Goals 2000, the Clinton administration’s education reform programme for which it is seeking nearly $700m this year, has been “zeroed out” by Republicans, in a political slap in the face. The White House is also decrying cuts in “Head Start” for young children.

In theory the two sides must work out a compromise budget by October 1. To date, lobbying by universities has staved off many cuts in higher education; schools bear the brunt. That could change in the game of brinkmanship.

Republican front-runner Bob Dole recently called to an end for funding for bilingual teaching for youngsters, which conservatives estimate costs nearly $300m a year. Already, legislation on the table in Congress would end free public schooling for the children of non-citizens living in the US.

Playing to right-wing and Christian activists whose votes he needs for the nomination, Dole attacked “liberal academic elites” and said: “We’re proud of our country. We won’t put up with our tax dollars being used to drag it down or sow doubt about the nobility of America in the minds of our children.”

Affirmative action for ethnic minorities is also under scrutiny. In Boston, the father of a 12-year-old white girl has sued an elite public school, Boston Latin, after she scored higher than 100 black and Hispanic students who were admitted. Boston Latin reserves 35 per cent of its admissions for black and Hispanic students.

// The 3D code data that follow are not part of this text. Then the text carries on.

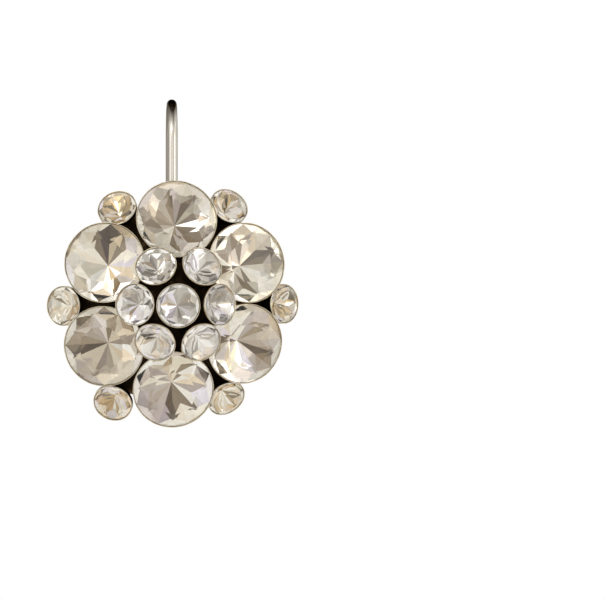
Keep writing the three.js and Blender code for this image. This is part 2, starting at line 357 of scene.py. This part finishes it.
def piece_of(name, bm, materials, replaced):
    """A mesh object of its own that rides on the earring's one body."""
    mesh = bpy.data.meshes.new(name)
    bm.to_mesh(mesh)
    bm.free()
    for material in materials:
        mesh.materials.append(material)
    piece = bpy.data.objects.new(name, mesh)
    bpy.context.scene.collection.objects.link(piece)
    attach(piece, "root")
    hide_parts(replaced)


def lathe(bm, profile, sides, matrix, rim_rows=()):
    """A turned body from (radius, height) pairs, on the axis at both ends. Its rim rows take the second
    material."""
    rows = []
    for radius, height in profile:
        if radius == 0:
            rows.append([bm.verts.new(matrix @ Vector((0, 0, height)))])
            continue
        rows.append([
            bm.verts.new(matrix @ Vector((
                radius * math.cos(2 * math.pi * i / sides),
                radius * math.sin(2 * math.pi * i / sides),
                height,
            )))
            for i in range(sides)
        ])
    for level, (low, high) in enumerate(zip(rows, rows[1:])):
        for i in range(sides):
            j = (i + 1) % sides
            corners = [low[i % len(low)], low[j % len(low)], high[j % len(high)], high[i % len(high)]]
            face = bm.faces.new(list(dict.fromkeys(corners)))
            face.smooth = True
            if level in rim_rows:
                face.material_index = 1


# Stones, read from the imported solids

class StonePlace:
    """Where a stone is: its girdle's middle, its radius, and a matrix that places a stone of radius 1."""

    def __init__(self, node):
        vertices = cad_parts[node].data.vertices
        points = {tuple(round(c, POINT_DIGITS) for c in v.co) for v in vertices}
        points = [Vector(p) for p in sorted(points)]
        middle = sum(points, Vector()) / len(points)
        spread = Matrix(((0, 0, 0), (0, 0, 0), (0, 0, 0)))
        for p in points:
            d = p - middle
            for i in range(3):
                for j in range(3):
                    spread[i][j] += d[i] * d[j]
        # The axis is the direction of least spread, which the inverse finds when applied over and over
        axis = Vector((0.1, -1, 0.1)).normalized()
        inverse = spread.inverted()
        for _ in range(AXIS_ROUNDS):
            axis = (inverse @ axis).normalized()
        heights = [(p - middle).dot(axis) for p in points]
        if max(heights) > -min(heights):
            axis = -axis
            heights = [-h for h in heights]
        self.axis = axis
        culet = middle + axis * min(heights)
        self.radius = max(((p - middle) - axis * (p - middle).dot(axis)).length for p in points)
        self.centre = culet + axis * PAVILION_DEPTH * self.radius
        top = max(heights)
        corner = next(p for p, h in zip(points, heights) if h > top - TABLE_TOLERANCE * self.radius)
        across = corner - self.centre
        across = (across - axis * across.dot(axis)).normalized()
        side = axis.cross(across)
        turn = Matrix((across, side, axis)).transposed().to_4x4()
        self.matrix = Matrix.Translation(self.centre) @ turn @ Matrix.Scale(self.radius, 4)

    def frame_matrix(self):
        """The same place for a body whose sizes are in metres."""
        return self.matrix @ Matrix.Scale(1 / self.radius, 4)


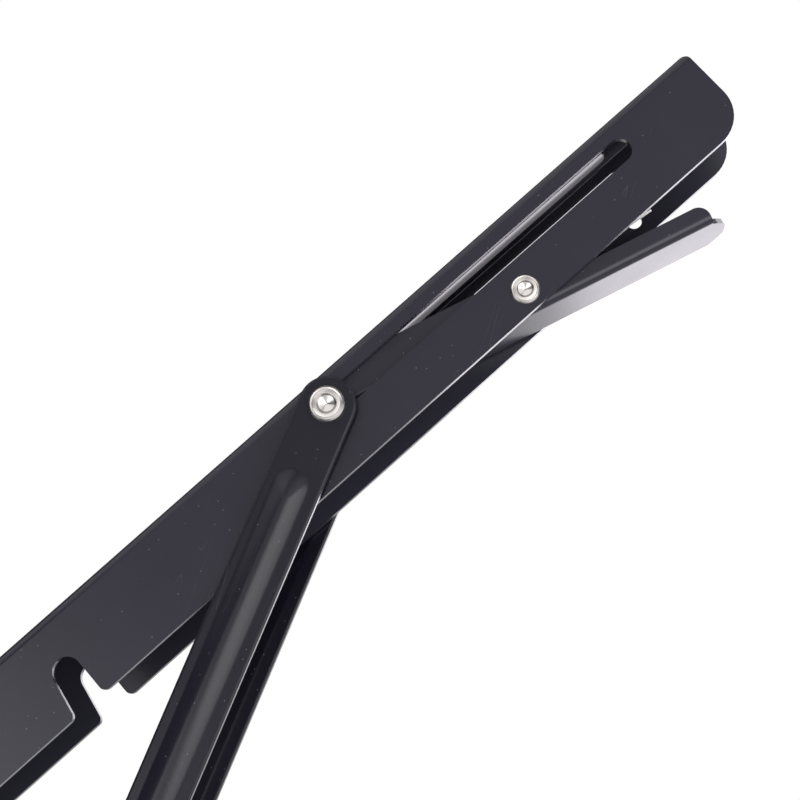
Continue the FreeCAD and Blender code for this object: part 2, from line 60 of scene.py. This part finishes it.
def mixColours(tree, x, y, first, second, blend="MIX"):
    # a colour that another node gives is passed as None
    node = addNode(tree, "ShaderNodeMix", x, y, data_type="RGBA", blend_type=blend)
    for name, colour in (("A", first), ("B", second)):
        if colour is not None:
            node.inputs[name].default_value = (*colour, 1)
    return node


def multiplyColours(tree, x, y):
    return setInputs(mixColours(tree, x, y, None, None, "MULTIPLY"), {"Factor": 1.0})


def newGroup(name, inputs, outputs):
    # inputs: each label with the number or vector that it starts at. Every output is a number
    group = bpy.data.node_groups.new(name, "ShaderNodeTree")
    for label, start in inputs.items():
        kind = "NodeSocketVector" if isinstance(start, tuple) else "NodeSocketFloat"
        group.interface.new_socket(label, in_out="INPUT", socket_type=kind).default_value = start
    for label in outputs:
        group.interface.new_socket(label, in_out="OUTPUT", socket_type="NodeSocketFloat")
    return group, addNode(group, "NodeGroupInput", -900), addNode(group, "NodeGroupOutput", 900)


grainLook = {
    "peel": {"Detail": 2.0, "Roughness": 0.5},
    "cloud": {"Scale": 60.0, "Detail": 3.0, "Roughness": 0.55},
}


def makeFinishGrain():
    # the skin's fine orange peel, and the slow change of its sheen and tone from place to place
    group, start, end = newGroup(
        "finishGrain",
        {"Peel Size": 2200.0, "Roughness Low": 0.3, "Roughness High": 0.4},
        ["Height", "Roughness", "Cloud"])
    place = addNode(group, "ShaderNodeTexCoord", -700)
    peel = setInputs(addNode(group, "ShaderNodeTexNoise", -400, 200), grainLook["peel"])
    cloud = setInputs(addNode(group, "ShaderNodeTexNoise", -400, -200), grainLook["cloud"])
    spread = addNode(group, "ShaderNodeMapRange", 200, -200)
    join(group,
         ((place, "Object"), (peel, "Vector")), ((start, "Peel Size"), (peel, "Scale")),
         ((place, "Object"), (cloud, "Vector")), ((cloud, "Fac"), (spread, "Value")),
         ((start, "Roughness Low"), (spread, "To Min")), ((start, "Roughness High"), (spread, "To Max")),
         ((peel, "Fac"), (end, "Height")), ((spread, "Result"), (end, "Roughness")),
         ((cloud, "Fac"), (end, "Cloud")))
    return group


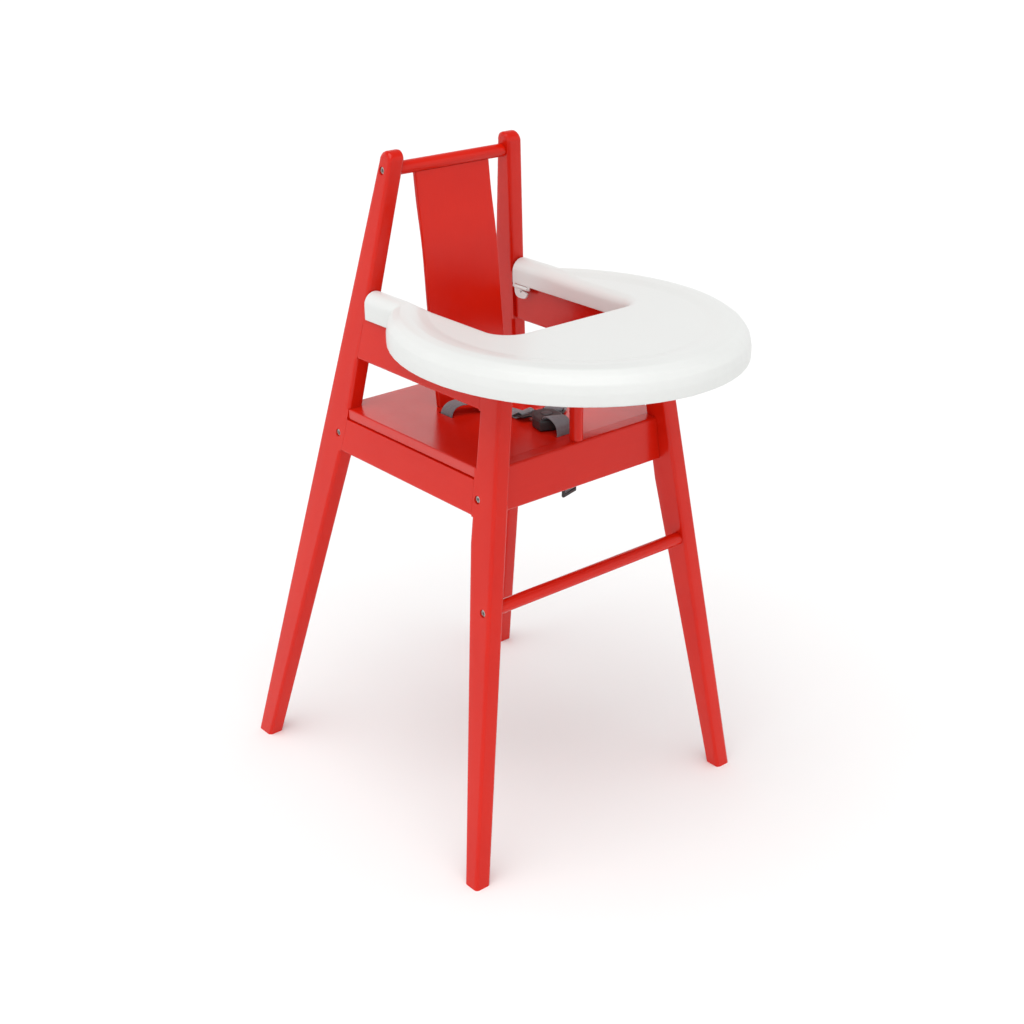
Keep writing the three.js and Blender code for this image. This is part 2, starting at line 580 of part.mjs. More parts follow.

Dole has endorsed the use of voucher systems in school funding and across the US, conservative reformers seem emboldened by the privatisation drumbeat. Pupils returned to Turner elementary school in Wilkinsburg this month, now run by Alternative Public Schools Inc, under contract to the local school board.

APS, given unprecedented powers to hire and fire, has removed 24 district teachers and found allies in conservative foundations and Pennsylvania’s Republican Governor in its bitter fight with the union.